Standards bodies such as the North American Electric Reliability Corporation (NERC) have developed guidelines for dynamic model commissioning and maintenance. Regular model validation and version control are essential—an outdated governor model for a major steam turbine can render an entire DSA snapshot useless. NERC’s long-term reliability assessments repeatedly highlight the need for accurate dynamic models as the backbone of any effective DSA implementation. Additionally, the International Electrotechnical Commission (IEC) has published standards (IEC 61850-90-30) that define the information exchange requirements between DSA platforms and substation automation systems, ensuring interoperability across vendor ecosystems.

Integrating DSA with Operator Training and Digital Twins

An often-overlooked dimension of DSA adoption is its role in training control room operators.

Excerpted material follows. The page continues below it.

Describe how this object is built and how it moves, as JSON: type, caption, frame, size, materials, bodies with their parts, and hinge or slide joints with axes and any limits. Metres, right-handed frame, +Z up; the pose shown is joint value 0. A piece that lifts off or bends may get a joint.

By using the DSA simulator mode to replay historical events or hypothetical “black swan” scenarios, trainees can observe the second-by-second progression of rotor angle separation or voltage collapse. This experiential learning develops the cognitive reflexes needed to trust and act on DSA advisories under stress. Some utilities have created digital twins where the online DSA engine is cloned and fed with training scenarios, allowing operators to test their responses without any risk to the live grid.

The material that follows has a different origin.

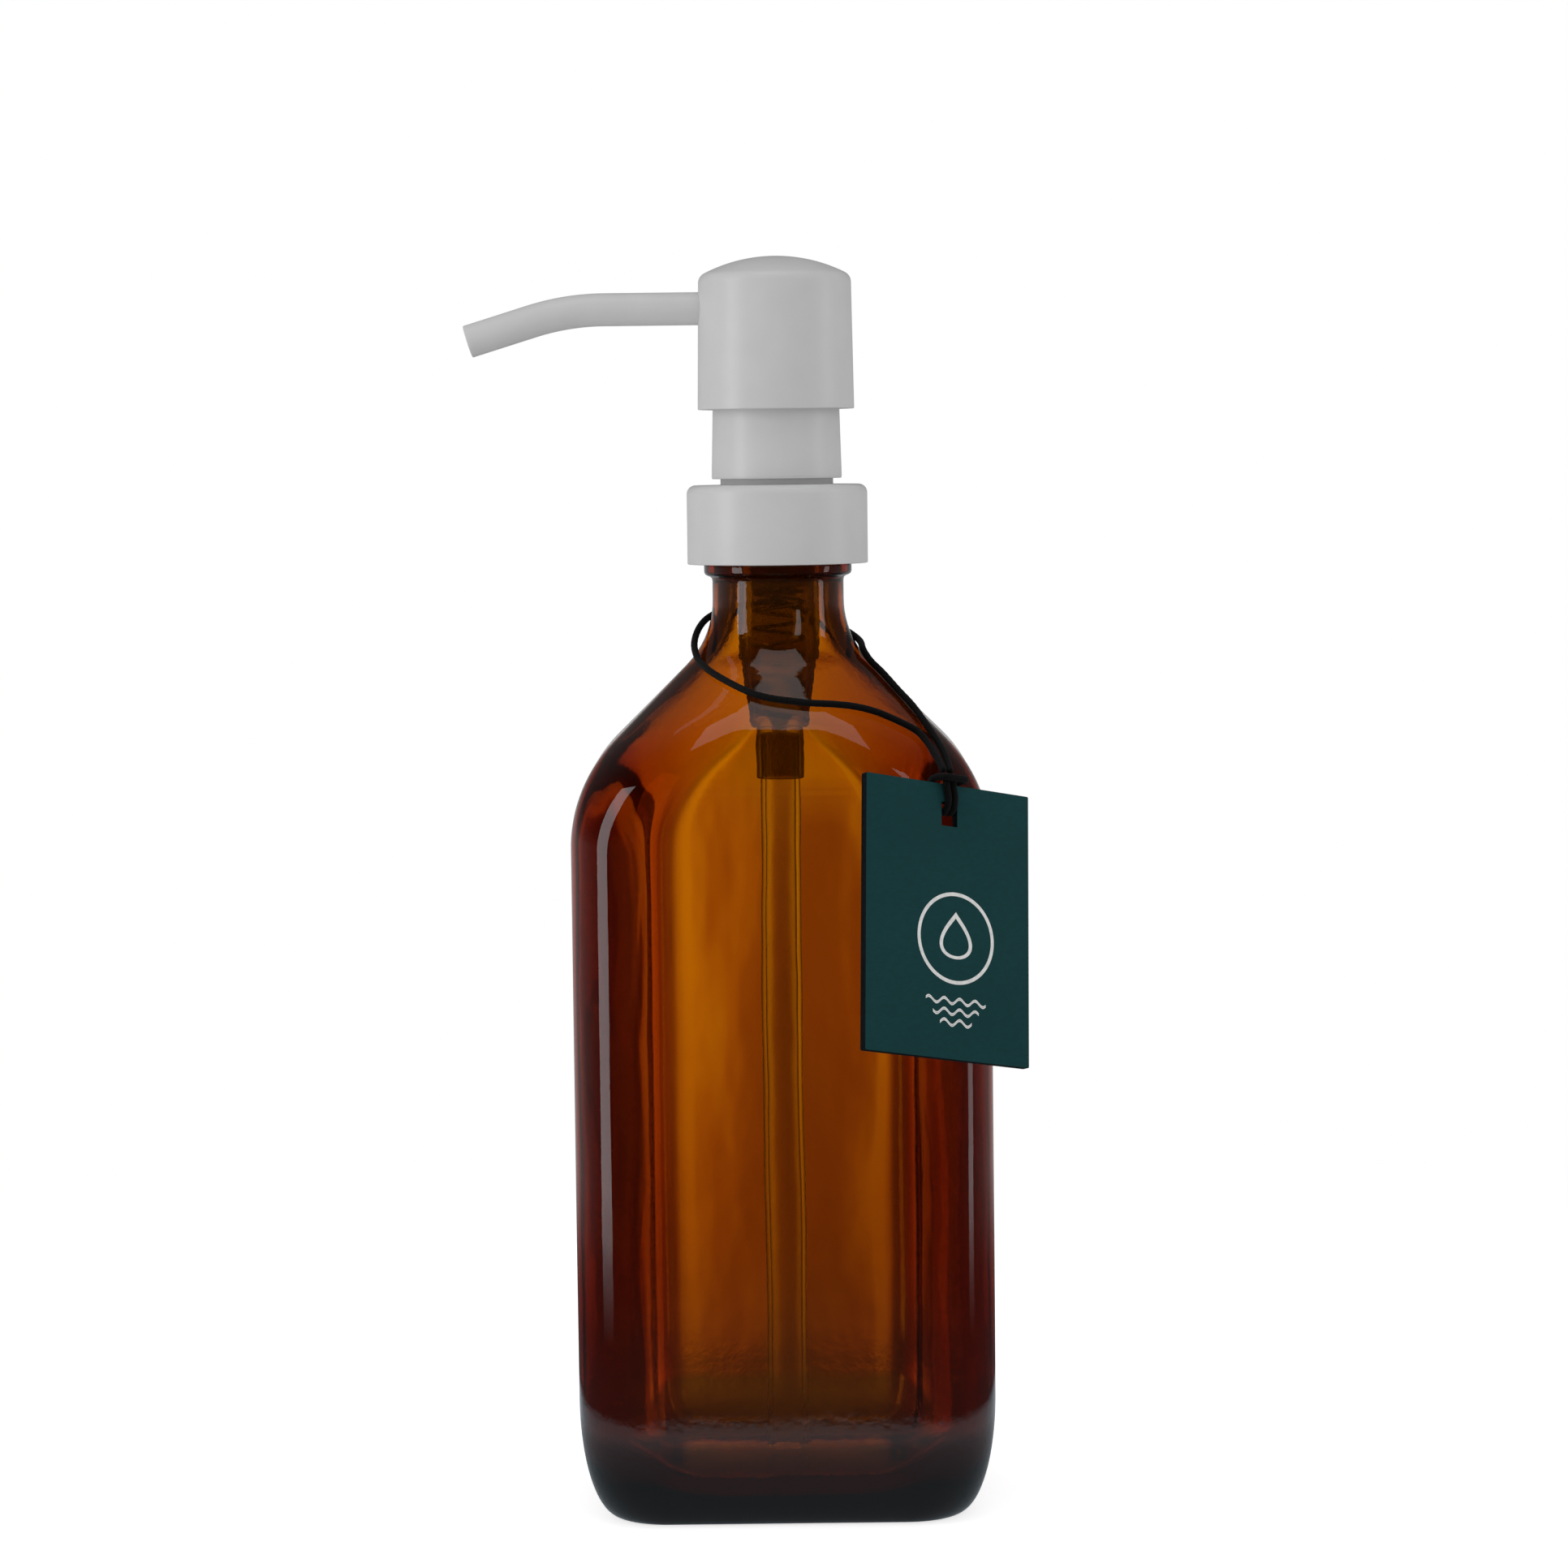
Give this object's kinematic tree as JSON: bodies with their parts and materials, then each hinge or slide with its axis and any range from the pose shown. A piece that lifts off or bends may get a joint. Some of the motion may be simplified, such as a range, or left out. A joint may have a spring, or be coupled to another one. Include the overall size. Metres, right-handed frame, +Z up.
{
  "type": "soap pump dispenser",
  "caption": "Rectangular amber glass bottle with a screw-on white metal lotion pump, a bent spout, a press head that turns and returns, and a card tag on a cord.",
  "frame": {"origin": "centre of the bottle's underside, on the pump's axis", "axes": "+Z up along the pump's axis, -Y out of the bottle's front face, -X along the spout"},
  "size_m": [0.1012, 0.0843, 0.2283],
  "materials": {
    "amber_glass": "glossy",
    "white_metal": "satin",
    "white_plastic": "matte",
    "clear_plastic": "translucent",
    "spring_steel": "drawn",
    "ball_steel": "polished",
    "tag_card": "matte",
    "cord": "waxed"
  },
  "bodies": {
    "bottle": {"glass_bottle": "amber_glass", "tag_cord": "cord", "cord_knot": "cord"},
    "pump": {"pump_housing": "clear_plastic", "dip_tube": "clear_plastic", "neck_gasket": "white_plastic", "chaplet": "white_plastic", "guide_sleeve": "white_metal", "ball_retainer": "white_plastic", "return_spring": "spring_steel"},
    "collar": {"collar_shell": "white_metal", "collar_insert": "white_plastic"},
    "piston": {"piston_seal": "white_plastic"},
    "head": {"head_shell": "white_metal", "head_core": "white_plastic", "spout_tube": "white_metal", "spout_liner": "white_plastic", "pump_stem": "white_plastic", "stem_tip": "white_plastic"},
    "lower_ball": {"inlet_ball": "ball_steel"},
    "upper_ball": {"discharge_ball": "ball_steel"},
    "tag": {"hang_tag": "tag_card", "tag_hitch": "cord"}
  },
  "joints": [
    {"name": "pump_lift", "type": "slide", "parent": "bottle", "child": "pump", "axis": [0, 0, 1], "range_m": [0, 0.0053]},
    {"name": "collar_turn", "type": "hinge", "parent": "pump", "child": "collar", "pos_m": [0, 0, 0.1796], "axis": [0, 0, 1], "range_deg": [0, 460]},
    {"name": "pump_press", "type": "slide", "parent": "pump", "child": "piston", "axis": [0, 0, -1], "range_m": [0, 0.011], "stiffness_N_per_m": 400, "springref_m": -0.01, "deforming": ["return_spring"]},
    {"name": "head_swivel", "type": "hinge", "parent": "piston", "child": "head", "pos_m": [0, 0, 0.2], "axis": [0, 0, 1], "continuous": true},
    {"name": "inlet_ball_lift", "type": "slide", "parent": "pump", "child": "lower_ball", "axis": [0, 0, 1], "range_m": [0, 0.0015]},
    {"name": "discharge_ball_lift", "type": "slide", "parent": "head", "child": "upper_ball", "axis": [0, 0, 1], "range_m": [0, 0.0012]},
    {"name": "tag_swing", "type": "hinge", "parent": "bottle", "child": "tag", "pos_m": [0.0298, -0.0311, 0.1357], "axis": [-0.8241, -0.5664, 0], "range_deg": [0, 55]}
  ],
  "couplings": [
    {"joint": "collar_turn", "follows": "pump_lift", "rad_per_m": 1484.3}
  ]
}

Digital twins also facilitate engineering analysis: planners can run “what-if” scenarios using the same models that operators see in real time, ensuring consistency between planning and operations. This closed-loop approach improves model fidelity over time as events are captured and used to refine parameters. For instance, when a recorded disturbance shows that the actual damping of an inter-area mode was lower than predicted, the digital twin can be used to tune the generator excitation model parameters until the simulation matches the measurement. The updated model is then deployed to the real-time DSA engine, creating a virtuous cycle of continuous improvement.

Future Frontiers: Autonomous Control and Edge Computing

Looking forward, DSA is moving from an advisory tool to a closed-loop control gatekeeper. Research prototypes now combine DSA with reinforcement learning agents that autonomously dispatch fast-ramping batteries to restore transient stability margins without waiting for human approval. The speed required to counteract sub-second instabilities in low-inertia grids means the human operator will increasingly supervise algorithms that have been verified against DSA’s physics-based models. The challenge is to ensure that the reinforcement learning policy never violates physical constraints—work in this area often uses DSA as a runtime monitor that overrides any action that would push the system into an insecure state.

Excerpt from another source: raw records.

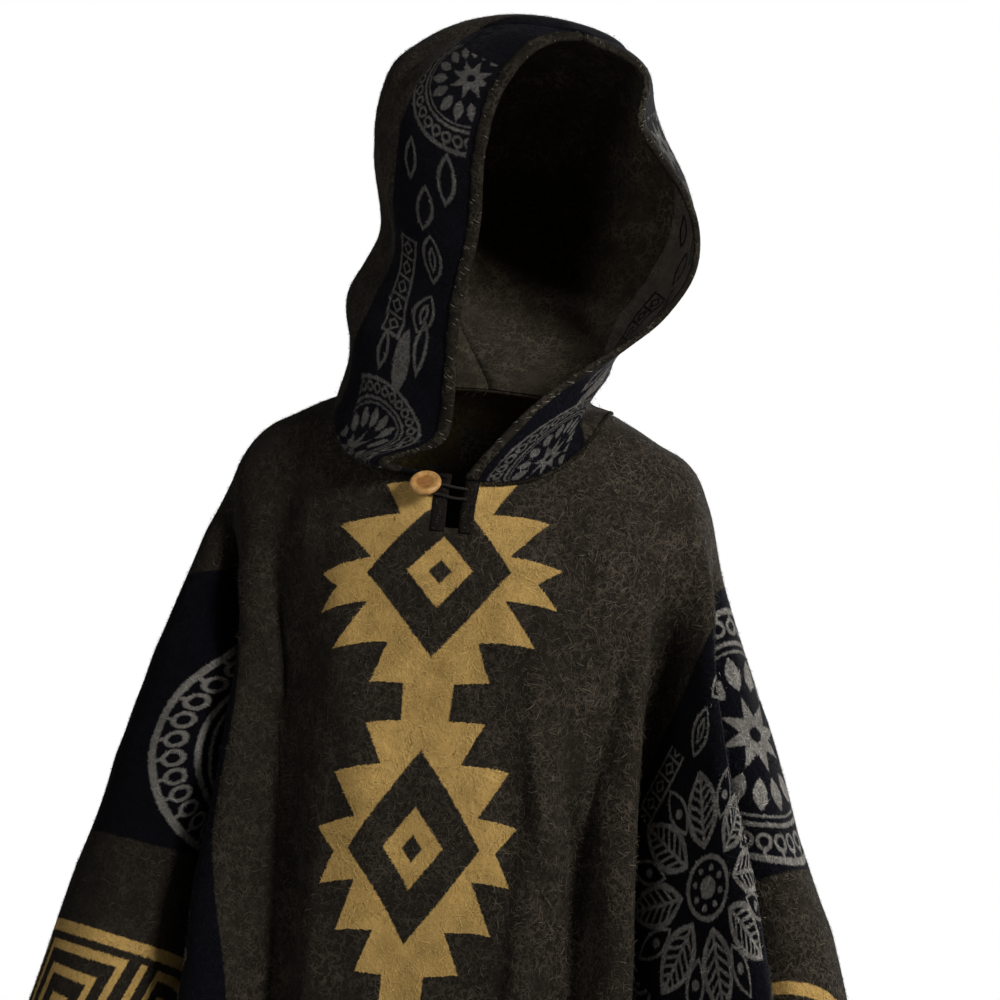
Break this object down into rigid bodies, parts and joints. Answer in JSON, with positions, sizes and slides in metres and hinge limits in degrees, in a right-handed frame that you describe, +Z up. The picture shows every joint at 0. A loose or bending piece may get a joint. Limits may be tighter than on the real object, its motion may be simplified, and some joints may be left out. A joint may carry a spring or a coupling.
{
  "type": "andean poncho",
  "caption": "Hooded blanket poncho with stepped gold motifs, hanging hollow as worn, with a turned hood, a neck slit, a wooden button and a cord loop.",
  "frame": {"origin": "between the wearer's shoulders, at the mount wearer_shoulders, where the wearer holds the poncho up", "axes": "+Z up, -Y ahead of the wearer, +X to the wearer's left"},
  "size_m": [0.6504, 0.5108, 1.3387],
  "materials": {
    "blanket": "brushed wool, long nap",
    "hood_cloth": "brushed wool, long nap",
    "edging": "overlocked edge",
    "button_wood": "satin",
    "dark_cord": "matt braided cord"
  },
  "bodies": {
    "root": {"front": "blanket", "back": "blanket", "hood_right": "hood_cloth", "hood_left": "hood_cloth", "hood_binding_right": "edging", "hood_binding_left": "edging", "placket_right": "edging", "placket_left": "edging", "button": "button_wood", "button_loop": "dark_cord"}
  },
  "joints": []
}
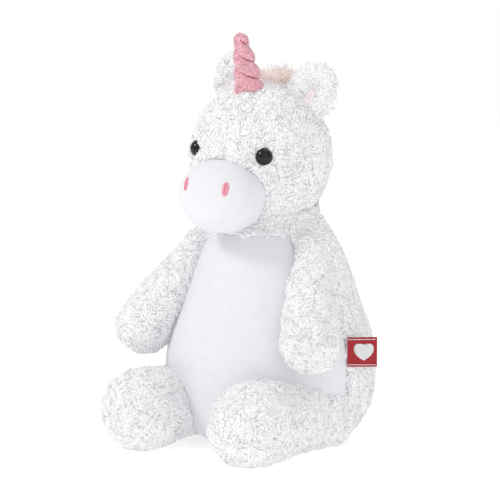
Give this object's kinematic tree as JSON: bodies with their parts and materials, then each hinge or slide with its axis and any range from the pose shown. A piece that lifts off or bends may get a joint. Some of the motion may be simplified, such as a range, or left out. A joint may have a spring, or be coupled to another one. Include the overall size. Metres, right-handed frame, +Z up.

Edge computing is reshaping DSA architecture. Instead of sending terabytes of synchrophasor data to a central cluster, distributed DSA algorithms running on substation-level processors perform local contingency screening and escalate only critical findings. This reduces latency and enhances resilience by ensuring that a communication failure does not blind the entire assessment. For example, the U.S. Department of Energy’s Office of Electricity is funding projects that harness edge-based DSA to coordinate wide-area damping controls, pushing modal analysis down to the substation level while maintaining a synchronized global view. Another promising direction is the use of physics-informed neural networks that approximate DSA results in milliseconds, enabling massive contingency scanning that would be computationally prohibitive with traditional solvers.

Practical Implementation Roadmap for Utilities

Deploying an online DSA system is complex but structured. The process typically follows these phases:

  1. Model Audit and Validation: Every generator, exciter, turbine, and renewable plant controller in the planning database must be validated against staged tests or disturbance recordings. This is the single most time-consuming step but the most critical for accuracy. Many utilities partner with equipment manufacturers to obtain updated model parameters through test protocols like IEEE 421.5.
  2. Architecture Selection: Choose a computational platform that meets latency requirements—often a blend of on-premises high-performance computing and secure cloud burst capability for extreme contingency events. The platform must also support redundant failover to ensure continuity.
  3. EMS/SCADA Integration: Map measurement points and create a stable data historian for DSA results. Ensure that the DSA engine receives state estimator snapshots reliably, and implement data quality checks to reject corrupted or delayed snapshots.
  4. Shadow Mode Operation: Run the system in parallel for several months, comparing assessments against offline studies and real-world events. During this period, calibrate alarm thresholds to avoid nuisance alerts while ensuring no genuine risk is missed. It is common to adjust the stability margin threshold during this phase based on operator feedback and historical performance.
  5. Operator Console Deployment: After formal acceptance, present DSA output on the main operator console—typically as a continuous “stability meter” that transitions from green to red as margins shrink. Integrate actionable advisories into dispatch systems. Training sessions should be conducted to help operators interpret the visualizations and understand the underlying algorithms.

Organizations that follow this roadmap report that the investment pays for itself within one to two years through increased transfer capability, reduced outage costs, and more efficient reserve procurement. Some utilities have also seen intangible benefits such as improved staff morale because operators feel more confident in their decision-making when backed by real-time dynamic intelligence.

Conclusion: DSA as the Safety Layer for a Decarbonized Power System

Dynamic Security Assessment has evolved from a supplementary planning function into the central nervous system of modern grid operations. By quantifying transient, oscillatory, and frequency stability margins in real time, DSA platforms give grid managers the confidence to operate closer to physical limits, unlock higher renewable penetration, and maintain reliability at lower cost. As digitalization accelerates and autonomous control loops become more prevalent, DSA will serve as the safety layer that ensures dynamic integrity is never sacrificed in the pursuit of sustainability. Continued investment in model fidelity, synchrophasor analytics, and edge computation will define how quickly the industry can realize a fully resilient, decarbonized power system. The next decade will likely see DSA become as integral to grid operations as the state estimator itself—a non-negotiable foundation for any system that aspires to be both clean and reliable.